# Working data
• • •

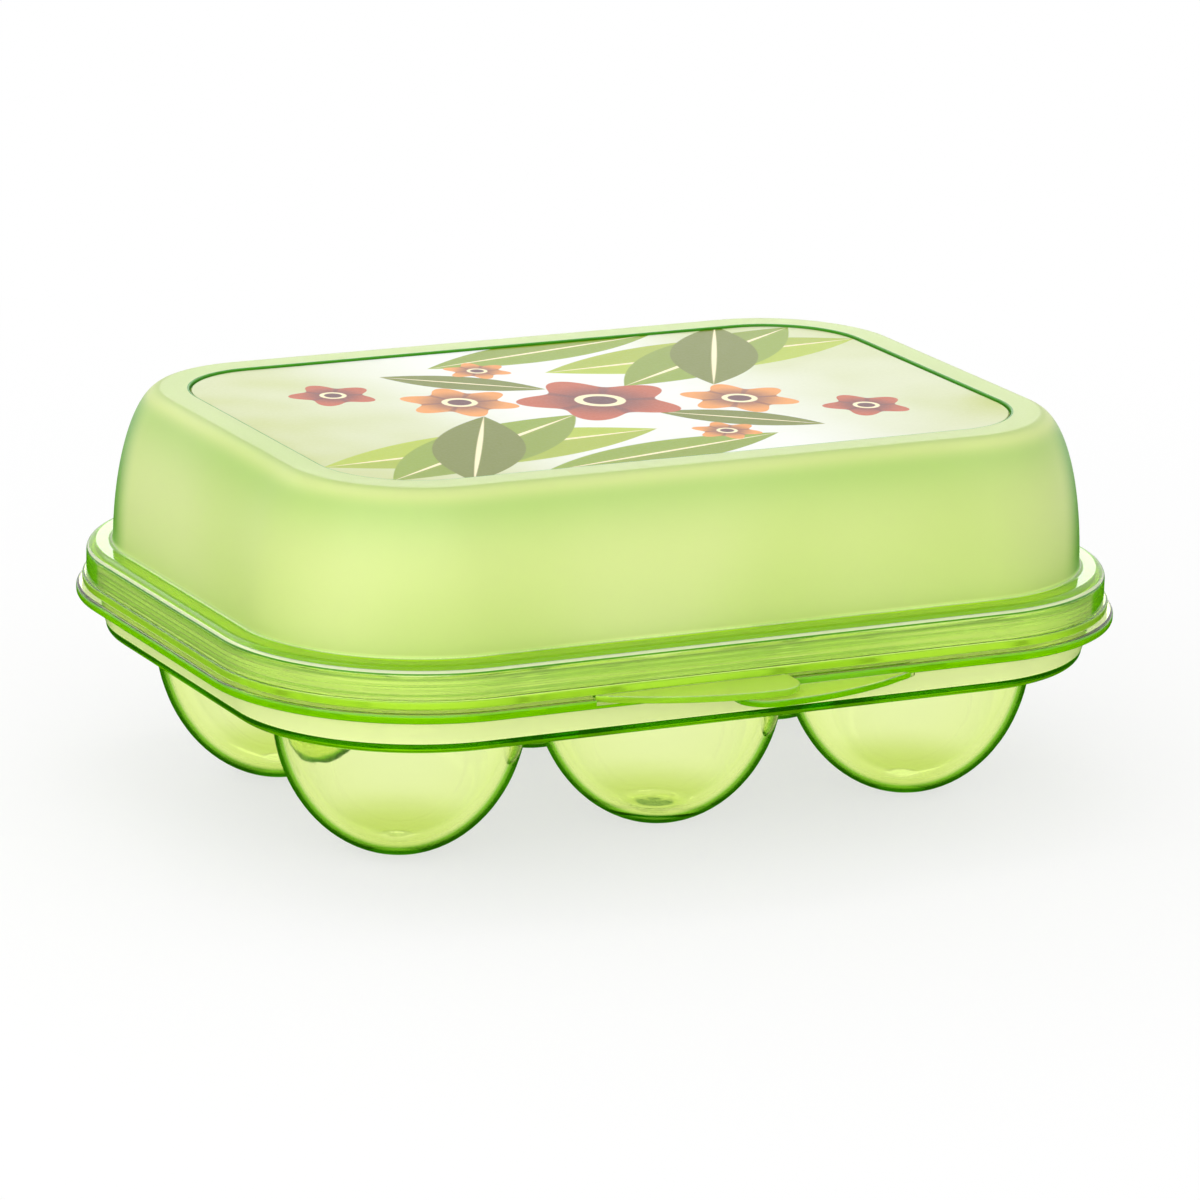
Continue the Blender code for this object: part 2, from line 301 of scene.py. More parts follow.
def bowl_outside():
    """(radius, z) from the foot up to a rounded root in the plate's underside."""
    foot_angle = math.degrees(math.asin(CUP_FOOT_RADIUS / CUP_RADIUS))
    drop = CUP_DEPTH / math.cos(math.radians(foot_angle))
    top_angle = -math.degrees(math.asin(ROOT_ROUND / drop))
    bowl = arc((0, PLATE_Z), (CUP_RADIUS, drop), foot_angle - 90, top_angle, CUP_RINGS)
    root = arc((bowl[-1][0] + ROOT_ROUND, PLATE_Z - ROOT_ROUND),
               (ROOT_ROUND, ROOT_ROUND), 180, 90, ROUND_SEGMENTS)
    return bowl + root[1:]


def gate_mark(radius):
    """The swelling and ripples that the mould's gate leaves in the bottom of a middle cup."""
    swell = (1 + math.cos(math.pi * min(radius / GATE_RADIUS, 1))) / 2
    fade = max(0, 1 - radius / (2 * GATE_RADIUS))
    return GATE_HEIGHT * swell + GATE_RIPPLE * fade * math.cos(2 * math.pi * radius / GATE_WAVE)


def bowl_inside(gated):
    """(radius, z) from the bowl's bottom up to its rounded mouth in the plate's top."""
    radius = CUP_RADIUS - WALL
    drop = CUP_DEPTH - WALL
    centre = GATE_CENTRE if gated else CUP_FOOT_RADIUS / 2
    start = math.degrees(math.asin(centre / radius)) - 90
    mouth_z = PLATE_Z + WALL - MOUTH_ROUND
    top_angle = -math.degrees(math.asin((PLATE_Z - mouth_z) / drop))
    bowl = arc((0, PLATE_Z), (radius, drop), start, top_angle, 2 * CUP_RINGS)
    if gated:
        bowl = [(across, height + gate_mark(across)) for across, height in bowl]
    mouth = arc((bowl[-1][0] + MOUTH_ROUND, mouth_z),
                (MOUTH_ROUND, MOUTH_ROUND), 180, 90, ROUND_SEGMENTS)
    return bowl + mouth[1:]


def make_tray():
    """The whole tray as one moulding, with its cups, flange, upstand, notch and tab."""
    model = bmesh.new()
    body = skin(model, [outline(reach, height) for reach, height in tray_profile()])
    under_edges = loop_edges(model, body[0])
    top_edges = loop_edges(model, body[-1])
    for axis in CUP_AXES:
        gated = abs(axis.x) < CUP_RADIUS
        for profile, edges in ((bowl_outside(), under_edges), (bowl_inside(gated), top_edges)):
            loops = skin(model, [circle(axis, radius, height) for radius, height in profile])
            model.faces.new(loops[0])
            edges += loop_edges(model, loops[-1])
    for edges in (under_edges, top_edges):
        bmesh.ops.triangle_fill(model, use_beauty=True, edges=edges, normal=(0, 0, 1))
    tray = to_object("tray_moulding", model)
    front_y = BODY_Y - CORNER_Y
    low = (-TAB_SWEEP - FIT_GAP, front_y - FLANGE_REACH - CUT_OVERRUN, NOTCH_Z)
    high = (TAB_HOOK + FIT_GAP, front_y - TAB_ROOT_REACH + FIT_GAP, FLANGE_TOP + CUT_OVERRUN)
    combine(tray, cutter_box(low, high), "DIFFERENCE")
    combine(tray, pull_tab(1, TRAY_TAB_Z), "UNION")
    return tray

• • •

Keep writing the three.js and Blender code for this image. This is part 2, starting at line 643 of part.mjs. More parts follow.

• • •

# Your instructions
Begin at the line that has "Continue the Blender"; stop after the line that has "return GATE_HEIGHT *". Copy every line in that span exactly.

# Expected output
Continue the Blender code for this object: part 2, from line 301 of scene.py. More parts follow.
def bowl_outside():
    """(radius, z) from the foot up to a rounded root in the plate's underside."""
    foot_angle = math.degrees(math.asin(CUP_FOOT_RADIUS / CUP_RADIUS))
    drop = CUP_DEPTH / math.cos(math.radians(foot_angle))
    top_angle = -math.degrees(math.asin(ROOT_ROUND / drop))
    bowl = arc((0, PLATE_Z), (CUP_RADIUS, drop), foot_angle - 90, top_angle, CUP_RINGS)
    root = arc((bowl[-1][0] + ROOT_ROUND, PLATE_Z - ROOT_ROUND),
               (ROOT_ROUND, ROOT_ROUND), 180, 90, ROUND_SEGMENTS)
    return bowl + root[1:]


def gate_mark(radius):
    """The swelling and ripples that the mould's gate leaves in the bottom of a middle cup."""
    swell = (1 + math.cos(math.pi * min(radius / GATE_RADIUS, 1))) / 2
    fade = max(0, 1 - radius / (2 * GATE_RADIUS))
    return GATE_HEIGHT * swell + GATE_RIPPLE * fade * math.cos(2 * math.pi * radius / GATE_WAVE)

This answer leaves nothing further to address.